I haven't really been around this week. My baby shower was great, my friend's visit was wonderful, however, I had a really horrible doctor visit on Tuesday. I came this close to being admitted to the hospital because, after being left sit in the waiting room for too long, then put in a room for 45 minutes (the same room I fell asleep in a month or so ago, and was left in there for an hour), and then hearing the doctor have a 10 minute conversation with a pharmaceutical sales rep, in which they continued the conversation they've been having for the last 4 weeks about whether or not he wants pre-stamped prescription pads for whatever product the rep is touting (I think it's birth-control pills, but I'm not sure, and at this point, I don't care), when he got in the room, I was MAD. I know we have a language barrier, but he said some things to me that I don't particularly care for, and they were scary, and he told me not to cry because I was upsetting myself. UMMM . . . K. Our doctor-patient relationship has been deteriorating rapidly over the last month or so, and I can't put my finger on why, but I think it has something to do with the fact that he seems to think my pregnancy should be the central focus of the entire family, to the point where it's not unreasonable that my husband takes multiple days off a week to take me to doctor visits, and the fact that I understand that he can not keep the small business that keeps a roof over my pregnant head going missing this much work. It ended up that I got sent home, with an edict that I can not drive anymore, I am supposed to rest as much as possible, and that I have to go to the hospital tomorrow, apparently to speak to a perinatologist, but since I've been supposed to see the perinatologist since January, and all I seem to see is bills from them, I'll keep you posted.
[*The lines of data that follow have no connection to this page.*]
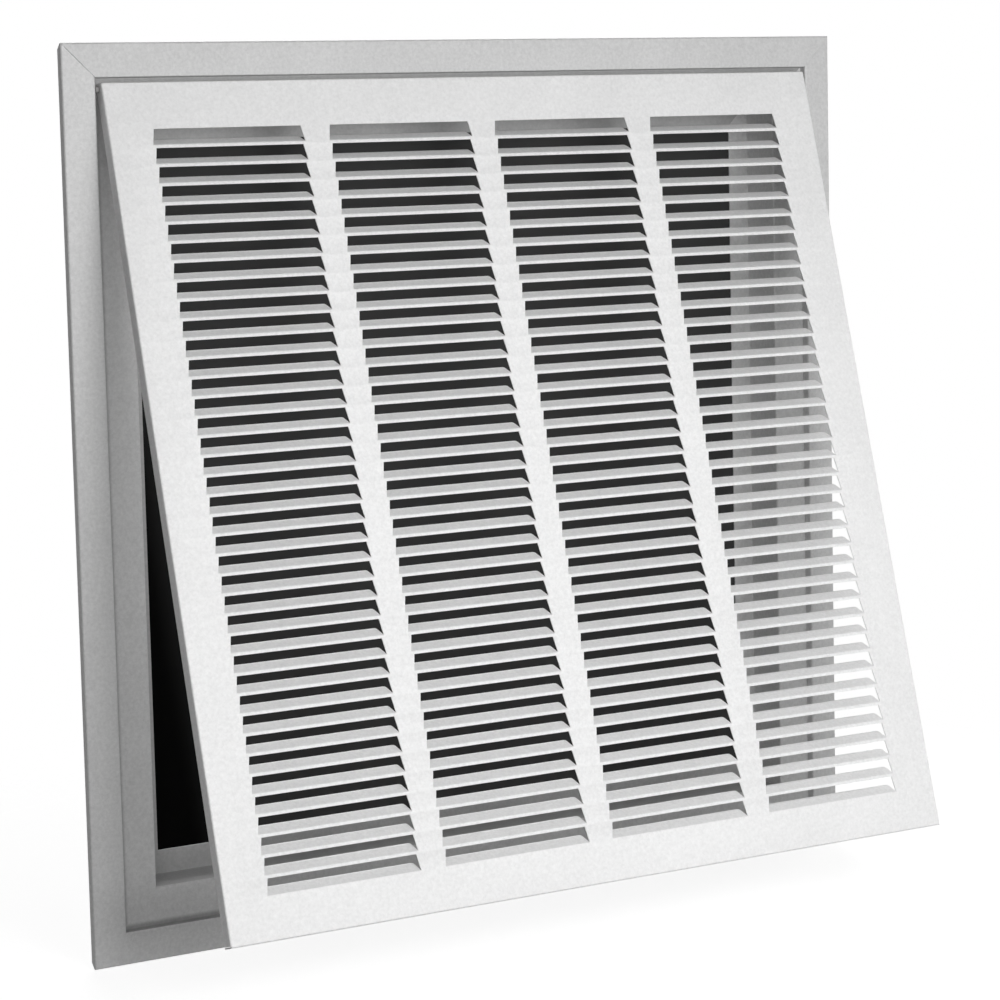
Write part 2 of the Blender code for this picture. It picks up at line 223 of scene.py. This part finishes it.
spring = {
    "darkTone": 0.26,
    "lightTone": 0.40,
    "warmth": 0.02,
    "brushScale": 260.0,
    "brushStretch": 14.0,     # the brushing runs along X
    "brushHeight": 0.00002,
    "roughness": (0.25, 0.43),
}


def makeSpringSteel():
    material, sheet = newMaterial("springSteel")
    where = sheet.node("ShaderNodeTexCoord", output="Object")
    stretch = (1.0, spring["brushStretch"], spring["brushStretch"])
    drawn = sheet.node("ShaderNodeMapping", None, {"Vector": where, "Scale": stretch})
    brush = sheet.noise(drawn, spring["brushScale"], 3.0, 0.6)
    dark, light = (grey(spring[key], spring["warmth"]) for key in ("darkTone", "lightTone"))
    shader = sheet.node("ShaderNodeBsdfPrincipled", None, {
        "Base Color": sheet.mixColour(brush, dark, light), "Metallic": 1.0,
        "Roughness": sheet.between(brush, *spring["roughness"]),
        "Normal": sheet.bump(brush, spring["brushHeight"], 0.5),
    })
    closeMaterial(sheet, shader)
    return material


nylon = {
    "darkTone": 0.24,
    "lightTone": 0.33,
    "flowScale": 320.0,
    "flowHeight": 0.00003,
    "roughness": (0.42, 0.58),
}


def makeNylon():
    material, sheet = newMaterial("nylon")
    where = sheet.node("ShaderNodeTexCoord", output="Object")
    flow = sheet.noise(where, nylon["flowScale"])
    colour = sheet.mixColour(flow, grey(nylon["darkTone"], 0.015), grey(nylon["lightTone"], 0.01))
    shader = sheet.node("ShaderNodeBsdfPrincipled", None, {
        "Base Color": colour, "Roughness": sheet.between(flow, *nylon["roughness"]),
        "Normal": sheet.bump(flow, nylon["flowHeight"], 0.4),
    })
    closeMaterial(sheet, shader)
    return material


doorEnamel = makeEnamel("doorEnamel", enamel["doorTone"])
# the frame's enamels are the door's enamel darkened with painted shade
frameShadedEnamel = makeEnamel("frameShadedEnamel", enamel["frameShadedTone"])
# this one also paints shade inside the neck and in the step's crease
frameCreaseShadedEnamel = makeEnamel("frameCreaseShadedEnamel", enamel["frameShadedTone"], True)
zincMaterial = makeZinc()
springMaterial = makeSpringSteel()
nylonMaterial = makeNylon()
print("finishes made")


def newVerts(made):
    return [item for item in made["geom"] if isinstance(item, bmesh.types.BMVert)]


def everything(bm):
    return bm.verts[:] + bm.edges[:] + bm.faces[:]


def weighNormals(piece):  # large flats keep their own shading beside the small folds
    weigh = piece.modifiers.new("normals", "WEIGHTED_NORMAL")
    weigh.mode = "FACE_AREA"
    weigh.weight = 100
    weigh.keep_sharp = True


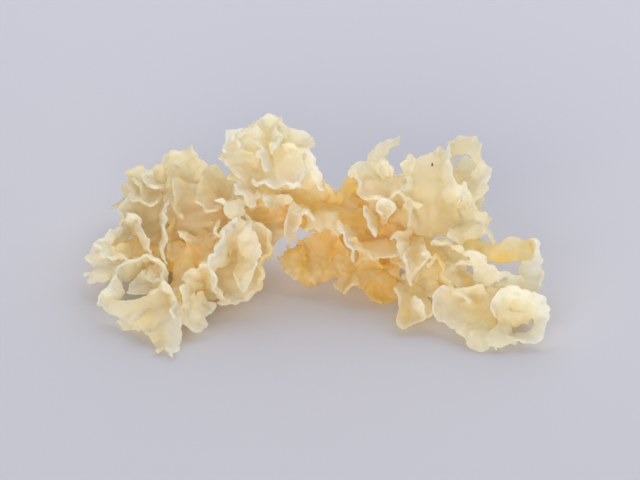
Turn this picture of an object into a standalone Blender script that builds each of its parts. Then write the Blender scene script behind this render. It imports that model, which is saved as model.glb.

Left-brain was HOT when he heard what happened, but he set right to work getting our plan together. He took all the little clothes I got down and washed them for me. He used a dryer sheet on them, which was not the best thing, but he was trying to help, and I wouldn't criticize him for the world. We packed her little bag for her to come home. I was only recommended to put 3 outfits in, but we chose 5 of each, just in case she needs options. He's going out tonight to get the rest of the things we need, in case we run out of time; there is something so charming, seeing this big, quick man moving through the baby department, looking at the tiny little lacy socks, saying things like, "Why is it all pink?" I feel horrible for making extra work for him, and I feel like I'm just causing one problem after another, but he said it's OK. He said even if her I did have to remind him that he has to read labels when cooking, because he made dinner with potato bread, and that is not good. He said, "But it was a good brand." Well, babe, still had sugar, LOL. He tries really hard. He is a good man, he will be a good father.
I was so upset Tuesday night that Left-brain said I should stitch, and I told him I didn't want to. I didn't feel like it. I got to feeling a little better last night and picked up Icy, but I didn't do too much. Still haven't worked myself up to it.